THE issue before the Bench is - Whether the value of complimentary liquors has to be assessed as income of the assessee, if the assessee has failed to furnish the details of persons who consumed the complimentary liquor and such liquor has been sold at a price. YES is the answer.
Facts of the case
The assessee is a mutual association. During assessment, the AO observed that the assessee had claimed certain receipts as exempt from taxation under mutuality principles. The AO noticed that some companies had contributed to certain events organized by the assessee and since the contributors were non-members, the AO took the view that the above said contributions were assessable as the income of the assessee. The AO further noted that the value of complimentary liquors was to be assessed as income of the assessee, since the assessee had failed to furnish the details of persons who consumed the complimentary liquor and accordingly assessed the sale value of complimentary liquor as income of the assessee. On appeal, the CIT(A) confirmed the same. Before the Tribunal, the counsel of the assessee had contended that in respect of sponsorship receipts, companies had only contributed to the conducting of events by way of sponsorship and which were used to reduce the cost of expenditure incurred in respect of those events. Accordingly he submitted that there was no income element involved in these receipts. Also, if the above said receipts were considered to the income then the corresponding expenditure should be allowed as deduction. However, in respect of complimentary liquor the counsel of submitted that the assessee had sold the complimentary liquors only to its members and that non-members were not allowed to utilize the services of the club.

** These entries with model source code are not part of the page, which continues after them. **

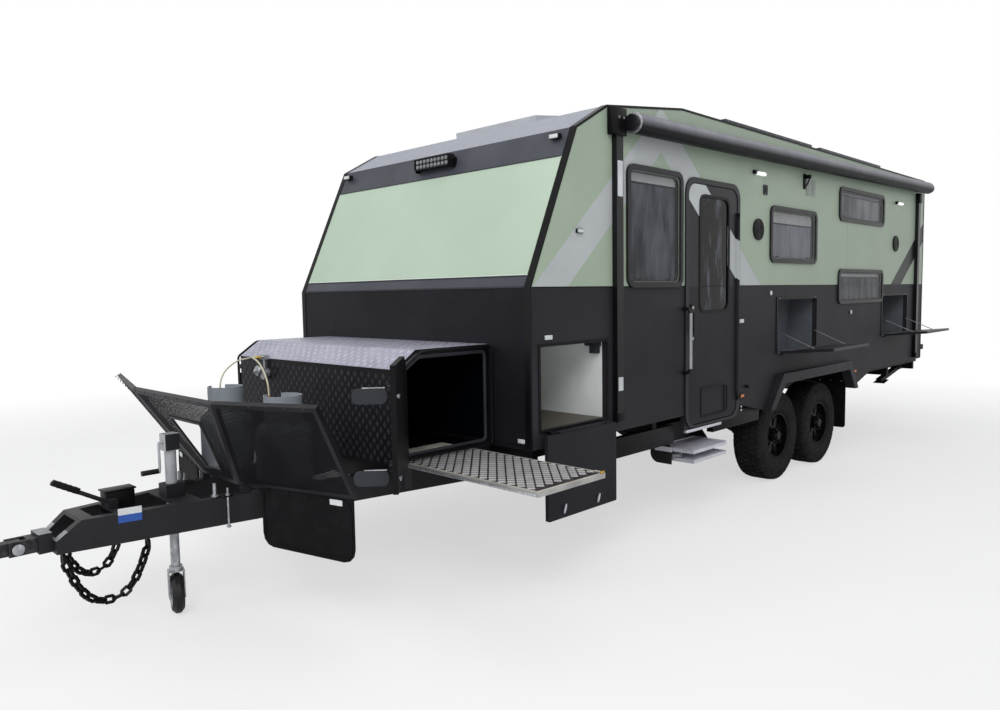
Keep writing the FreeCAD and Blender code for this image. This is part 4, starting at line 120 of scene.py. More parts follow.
class Paint:
    """A principled material and short calls for its nodes."""

    def __init__(self, name, rough=0.5, metal=0.0, coat=0.0, specular=0.3):
        self.material = bpy.data.materials.new(name)
        self.material.use_nodes = True
        self.tree = self.material.node_tree
        self.shader = self.tree.nodes["Principled BSDF"]
        for key, value in (("Roughness", rough), ("Metallic", metal), ("Coat Weight", coat),
                           ("Specular IOR Level", specular)):
            self.shader.inputs[key].default_value = value
        self.place = self.add("ShaderNodeTexCoord").outputs["Object"]

    def add(self, kind, **inputs):
        made = self.tree.nodes.new(kind)
        for key, value in inputs.items():
            self.feed(made.inputs[key.replace("_", " ")], value)
        return made

    def feed(self, socket, value):
        if isinstance(value, bpy.types.NodeSocket):
            self.tree.links.new(value, socket)
        else:
            socket.default_value = value

    def math(self, operation, a, b=0.0, clamp=False):
        made = self.tree.nodes.new("ShaderNodeMath")
        made.operation, made.use_clamp = operation, clamp
        self.feed(made.inputs[0], a)
        self.feed(made.inputs[1], b)
        return made.outputs[0]

    def xyz(self, source=None):
        return self.add("ShaderNodeSeparateXYZ", Vector=source or self.place).outputs

    def normal(self):
        return self.xyz(self.add("ShaderNodeNewGeometry").outputs["True Normal"])

    def mapped(self, scale=(1, 1, 1), turn=(0, 0, 0)):
        return self.add("ShaderNodeMapping", Vector=self.place, Scale=scale,
                        Rotation=turn).outputs[0]

    def noise(self, scale, detail=3.0, rough=0.5, at=None):
        return self.add("ShaderNodeTexNoise", Vector=at or self.place, Scale=scale,
                        Detail=detail, Roughness=rough).outputs[0]

    def ramp(self, factor, low, high):
        """0 to 1 while the factor goes from low to high."""
        return self.add("ShaderNodeMapRange", Value=factor, From_Min=low, From_Max=high).outputs[0]

    def spread(self, factor, low, high):
        """Low to high while the factor goes from 0 to 1."""
        return self.add("ShaderNodeMapRange", Value=factor, To_Min=low, To_Max=high).outputs[0]

    def mix(self, factor, a, b):
        made = self.tree.nodes.new("ShaderNodeMix")
        made.data_type = "RGBA"
        self.feed(made.inputs[0], factor)
        self.feed(made.inputs[6], a)
        self.feed(made.inputs[7], b)
        return made.outputs[2]

    def colour(self, value):
        self.feed(self.shader.inputs["Base Color"], value)

    def tones(self, low, high, scale=3.0, spread=(0.3, 0.7)):
        """Two near tones in a soft cloud, the usual way a real surface varies."""
        grain = self.noise(scale, 4.0)
        return self.mix(self.ramp(grain, *spread), linear(low), linear(high))

    def roughness(self, low, high, scale=8.0):
        self.feed(self.shader.inputs["Roughness"],
                  self.spread(self.noise(scale, 5.0, 0.6), low, high))

    def bump(self, height, strength, depth):
        made = self.add("ShaderNodeBump", Height=height, Strength=strength, Distance=depth)
        self.feed(self.shader.inputs["Normal"], made.outputs[0])

    def dusted(self, under, dust, noise, start, share):
        """Road dust in soft patches over a finish."""
        patches = self.math("MULTIPLY", self.ramp(self.noise(*noise), start, 0.8), share)
        return self.mix(patches, under, linear(dust))

    def done(self, grain, strength, depth, rough, scale=8.0):
        """Adds the relief of a grain and a gloss that varies, and returns the material."""
        self.bump(self.noise(*grain), strength, depth)
        self.roughness(*rough, scale)
        return self.material

    def vector(self, operation, a, b=None):
        made = self.add("ShaderNodeVectorMath")
        made.operation = operation
        self.feed(made.inputs[0], a)
        if b is not None:
            self.feed(made.inputs[1], b)
        return made.outputs["Value" if operation == "LENGTH" else "Vector"]

    def from_axis(self, at, axis):
        """Distance from a line through a point given from the van's datum."""
        away = self.vector("SUBTRACT", self.place, van(*at))
        return self.vector("LENGTH", self.vector("CROSS_PRODUCT", away, Vector(axis)))

    # Masks are 1 where they hold and 0 elsewhere
    def over(self, value, limit):
        return self.math("GREATER_THAN", value, limit)

    def under(self, value, limit):
        return self.math("LESS_THAN", value, limit)

    def both(self, *masks):
        return reduce(lambda a, b: self.math("MULTIPLY", a, b), masks)

    def either(self, *masks):
        return reduce(lambda a, b: self.math("MAXIMUM", a, b), masks)

    def inverted(self, mask):
        return self.math("SUBTRACT", 1.0, mask)

    def between(self, value, low, high):
        return self.both(self.over(value, low), self.under(value, high))

    def within(self, x=None, y=None, z=None):
        """1 inside a box given from the van's datum; a missing pair leaves that side free."""
        places = self.xyz()
        masks = [self.between(places[i], pair[0] + SHIFT[i], pair[1] + SHIFT[i])
                 for i, pair in enumerate((x, y, z)) if pair]
        return self.both(*masks)


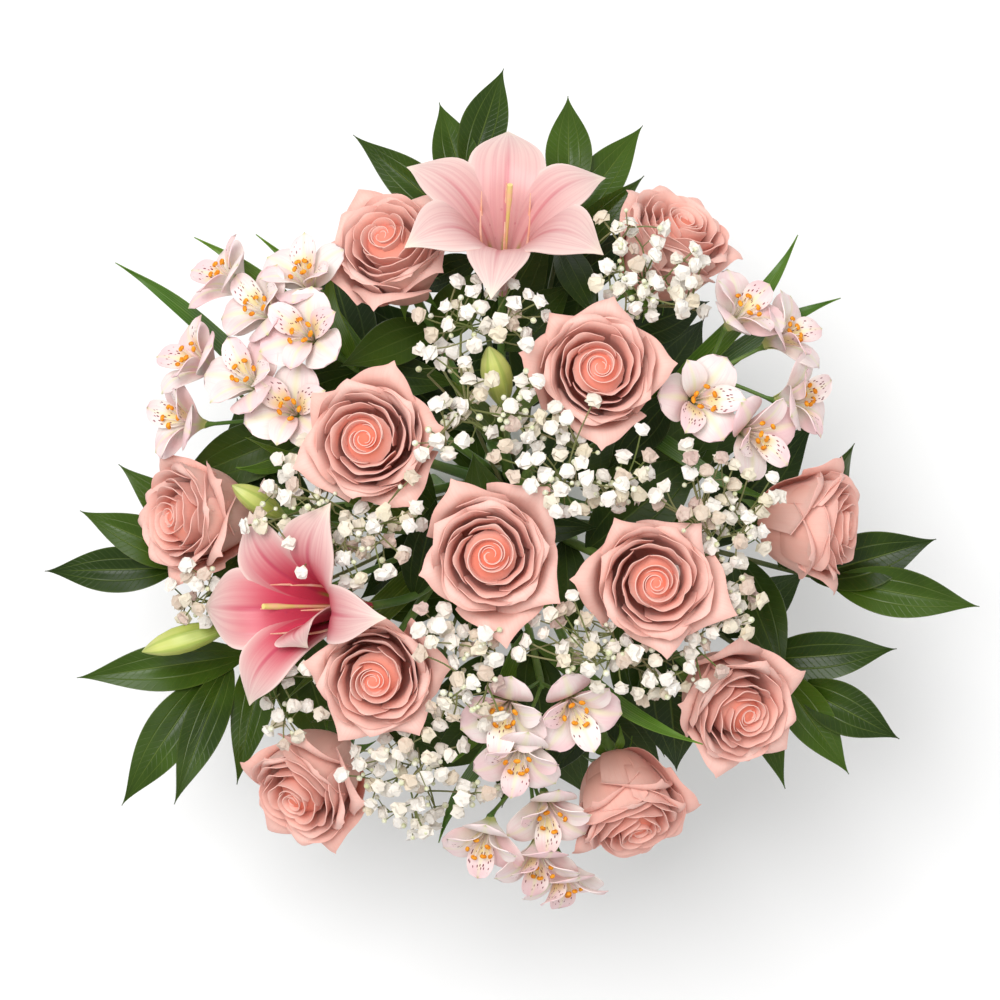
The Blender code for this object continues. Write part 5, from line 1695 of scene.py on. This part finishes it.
def breath_spray(key, path, spray, filler, patterns, bead):
    """Thin branching twigs with white double florets and round buds."""
    dice = random.Random("fine breath " + key)
    ways = []
    for a, b in spray.twigs:
        bend = bent_middle(a, b, dice)
        ways.append((curved([a, bend, b], 4), [0.65] * 9))
    seats, buds = [], []
    for foot, centre, axis in spray.florets:
        seats.append((centre, axis, FLORET * dice.uniform(0.92, 1.02), dice.uniform(0, 6)))
        end = centre - axis * 0.42 * FLORET
        bend = bent_middle(foot, end, dice)
        ways.append((curved([foot, bend, end], 3), [0.5] * 7))
        for _ in range(dice.choice((1, 1, 2))):
            start = foot + (end - foot) * dice.uniform(0.3, 0.8)
            side = unit(np.array([dice.uniform(-1, 1), dice.uniform(-1, 1), 0.7]))
            tip = start + side * dice.uniform(6, 12)
            if filler.tree.find(Vector(tip))[2] > 3.0:
                buds.append((tip, side, dice.uniform(1.2, 2.0), 0.0))
                ways.append(([start, tip], [0.32, 0.32]))
    found, stalks, more = filler.grow(path, spray, MORE[key], dice)
    parts = [
        scattered("florets", patterns, seats + found, WHITE),
        scattered("beads", [bead], buds + more, CREAM),
        rods("twigs", ways + stalks, THIN, 0),
    ]
    parts += stem_of(path, [1.4] * 3 + [1.2] * 3, THIN, dice)
    return finished(joined(f"breath_{key}_spray", parts), "breath", f"breath_{key}", angle=22)


TWINE_TURNS = 4
TWINE_HIGH = 9.4  # from the lowest turn to the highest
TWINE_HAIRS = 110


def twine(spots, radii):
    """Turns of three-ply jute round the stems, with a flat knot and short ends."""
    inner = max(np.linalg.norm(p) + r * 1.06 for p, r in zip(spots, radii)) + 0.35
    middle = inner + 1.5
    dice = random.Random("twine")

    def ply(u, v):
        """The cord's surface: three strands twisted together."""
        a = 2 * math.pi * (TWINE_TURNS * v)
        twist = math.pi * u + 300 * v
        r = 1.25 + 0.2 * math.cos(3 * (math.pi * u))
        out = middle + r * math.cos(twist)
        z = WAIST - TWINE_HIGH / 2 + TWINE_HIGH * v + r * math.sin(twist)
        return out * math.cos(a), out * math.sin(a), z

    cord = sealed(laid("cord", ply, JUTE, (13, 420)))
    ends = []
    for side in (-1, 1):
        start = np.array([0.0, -middle - 1.2, WAIST])
        points = [
            start,
            start + np.array([side * 2.6, -1.6, 1.8 * side]),
            start + np.array([side * 5.0, -0.6, -1.0]),
            start + np.array([side * 8.0, -1.2, -6.0 - 2 * side]),
            start + np.array([side * 9.0, -1.6, -13.0 - 3 * side]),
        ]
        ends.append((curved(points, 5), [1.2] * 21))
    knot = []
    for t in np.linspace(-2.6, 2.6, 9):
        knot.append(np.array([t, -middle - 2.0 - 0.8 * math.cos(t * 0.6), WAIST + 1.5 * math.sin(t)]))
    ends.append((knot, [1.3] * 9))
    hairs = []
    for _ in range(TWINE_HAIRS):
        a = dice.uniform(0, 2 * math.pi)
        c, s = math.cos(a), math.sin(a)
        base = np.array([(middle + 1.1) * c, (middle + 1.1) * s, WAIST + dice.uniform(-5, 5)])
        way = unit(np.array([c * 0.7 - s, s * 0.7 + c, dice.uniform(-0.8, 0.8)]))
        hairs.append(([base, base + way * dice.uniform(1.5, 4)], [0.09, 0.04]))
    parts = [cord, rods("ends", ends, JUTE), rods("hairs", hairs, JUTE, 0)]
    return finished(joined("twine_tie", parts), "twine", "tie")


STEMS = [("rose", key, RADII["rose"], rose_seat(key).base) for key in ROSES]
STEMS += [("lily", key, RADII["lily"], lily_seat(key).base) for key in LILIES]
for kind, table in (("alstroemeria", ALSTROEMERIA), ("branch", BRANCHES), ("breath", BREATH)):
    STEMS += [(kind, key, RADII[kind], np.array(table[key][0], float)) for key in table]

waist = pack_waist([waist_wish(radius, base) for _, _, radius, base in STEMS])
PATHS = {(kind, key): path_of(kind, key, p) for (kind, key, _, _), p in zip(STEMS, waist)}
part_paths(PATHS, {(kind, key): radius for kind, key, radius, _ in STEMS})
taken = taken_points(PATHS)
twigs = []
for key in BREATH:
    twigs += [on_path(PATHS["breath", key], t / 60) for t in range(10, 61)]
inner, spots = inner_leaves(PATHS, tree_of(taken + twigs))
tree = tree_of(taken + spots)
sprays = {}
others = []
for key in BREATH:
    stems = []
    for other in BREATH:
        if other != key:
            path = PATHS["breath", other]
            stems += [(on_path(path, 0.25 + 0.75 * t / 60), 0.0) for t in range(61)]
    sprays[key] = Spray(key, PATHS["breath", key], tree, others + stems)
    others += sprays[key].spots()

for key in ROSES:
    rose_bloom(key)
    rose_stem(key, PATHS["rose", key], leaves_on("rose", key))
for key in LILIES:
    lily_bloom(key, LILY_DEPTH[key])
for key in LILIES:
    lily_stem(key, PATHS["lily", key], leaves_on("lily", key))
for key in ALSTROEMERIA:
    alstroemeria_head(key)
    alstroemeria_stem(key, PATHS["alstroemeria", key], leaves_on("alstroemeria", key))
for key in BRANCHES:
    leafy_branch(key, PATHS["branch", key], leaves_on("branch", key))
leaf_points = []
for (kind, key), path in PATHS.items():
    for spot, tip, half, arch in LOW_LEAVES.get((kind, key), ()):
        surface = leaf_surface(on_path(path, spot), tip, half, arch, 0.3)
        leaf_points += [surface(u, v / 14) for u in (-1, -0.5, 0, 0.5, 1) for v in range(15)]
throats = []
for key in LILIES:
    seat = lily_seat(key)
    for r in (0, 9, 18, 27):
        for a in range(6):
            x, y = r * math.cos(a), r * math.sin(a)
            throats += [seat.out(x, y, 28 + 0.9 * r + h) for h in (0, 10, 20, 30)]
filler = Filler(tree_of(taken + spots + leaf_points + throats), sprays)
patterns, bead = [floret_pattern(n) for n in (1, 2, 3, 4)], bud_pattern()
for key in BREATH:
    breath_spray(key, PATHS["breath", key], sprays[key], filler, patterns, bead)
twine(waist, [radius for _, _, radius, _ in STEMS])

for mesh in list(GRIDS.values()) + patterns + [bead]:
    bpy.data.meshes.remove(mesh)

FLOOR_WIDE = 8.0
FLOOR_WHITE = (0.95, 0.95, 0.95, 1)
SKY_STRENGTH = 0.58
CAMERA_HIGH = 1.77  # the photograph is taken from straight above
SEEN_WIDE = 0.55  # what the photograph shows across, at this distance from the camera
SEEN_FAR = 1.5
FILM = 36.0  # in the camera's own millimetres

bpy.ops.object.select_all(action="DESELECT")
bpy.ops.mesh.primitive_plane_add(size=FLOOR_WIDE, location=(0, 0, 0))
floor = bpy.context.object
floor.name = "floor"
paper = Finish("White floor", 0.9, 0.1)
paper.colour(FLOOR_WHITE)
floor.data.materials.append(paper.made)

world = bpy.data.worlds.new("Studio")
bpy.context.scene.world = world
world.use_nodes = True
sky = world.node_tree.nodes["Background"]
sky.inputs["Color"].default_value = (1.0, 1.0, 1.0, 1)
sky.inputs["Strength"].default_value = SKY_STRENGTH
bpy.context.scene.view_settings.view_transform = "Standard"


def lamp(name, spot, size, power):
    """A square soft light at spot that shines at the middle of the flowers."""
    data = bpy.data.lights.new(name, "AREA")
    data.size = size
    data.energy = power
    made = shown(name, data)
    made.location = spot
    made.rotation_euler = (Vector((0, 0, 0.25)) - Vector(spot)).to_track_quat("-Z", "Y").to_euler()


lamp("Key", (-0.45, 0.55, 2.2), 1.2, 38)
lamp("Fill", (0.9, -0.6, 2.3), 1.6, 8)

lens = bpy.data.cameras.new("Camera")
lens.sensor_width = FILM
lens.lens = FILM * SEEN_FAR / SEEN_WIDE
lens.clip_start = 0.01
lens.clip_end = 50
camera = shown("Camera", lens)
camera.location = (MOVE_X * 0.001, MOVE_Y * 0.001, CAMERA_HIGH)
bpy.context.scene.camera = camera
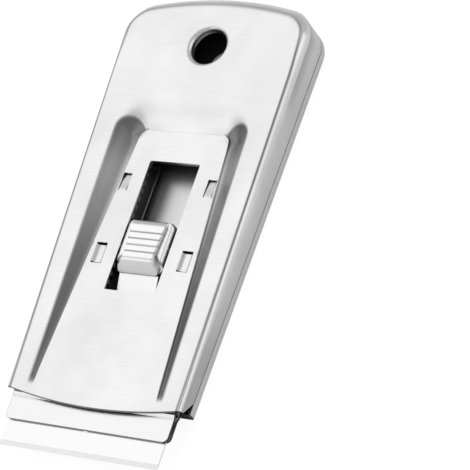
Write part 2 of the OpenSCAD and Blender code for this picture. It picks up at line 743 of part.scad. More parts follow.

On appeal, the Tribunal held that,
++ there is no dispute that the companies are non-members. However, we are of the view that one has to see the object behind the receipt of these contributions from the above said companies. There is no dispute that the assessee has been organizing various events for the mutual benefit of its members. The contributions, if any, received from the members were utilized for conducting the events and the surplus, if any, is accepted as exempt under the principles of mutuality. The above said companies have partly sponsored the events, apparently as a part of their respective sales promotion activities. Hence, the objective of the assessee in receiving these contributions, in our view, can only be considered to be to meet part of the expenditure incurred in organizing the events. Hence, in our view, there is no intention to earn any income out of the above said contributions, since it only goes to reduce the expenditure. Hence, we are of the view the above said contribution cannot be subjected to tax as income in the hands of the assessee. Accordingly, we set aside the order of Ld CIT(A) on this issue and direct the AO to delete this addition;
++ we find merit in the view taken by tax authorities. It is an accepted fact that the complimentary liquor has been sold at a price, meaning thereby the intention of the assessee was to make profit out of sale of complimentary liquors. Thus, the action of the assessee was commercial in nature. It was not shown to that the liquor companies, who have given complimentary liquors, are members of the assessee. Hence, we do not find any infirmity in the decision of the CIT(A) on this issues;
++ in the appeal filed by the revenue, the only issue urged relates to the assessment of interest income of Rs.7,08,931/-. Both the parties agreed that this issue has since been decided against the assessee by Supreme Court in the case of Bangalore Club. Accordingly, we set aside the order of CIT(A) on this issue and confirm the assessment of interest income.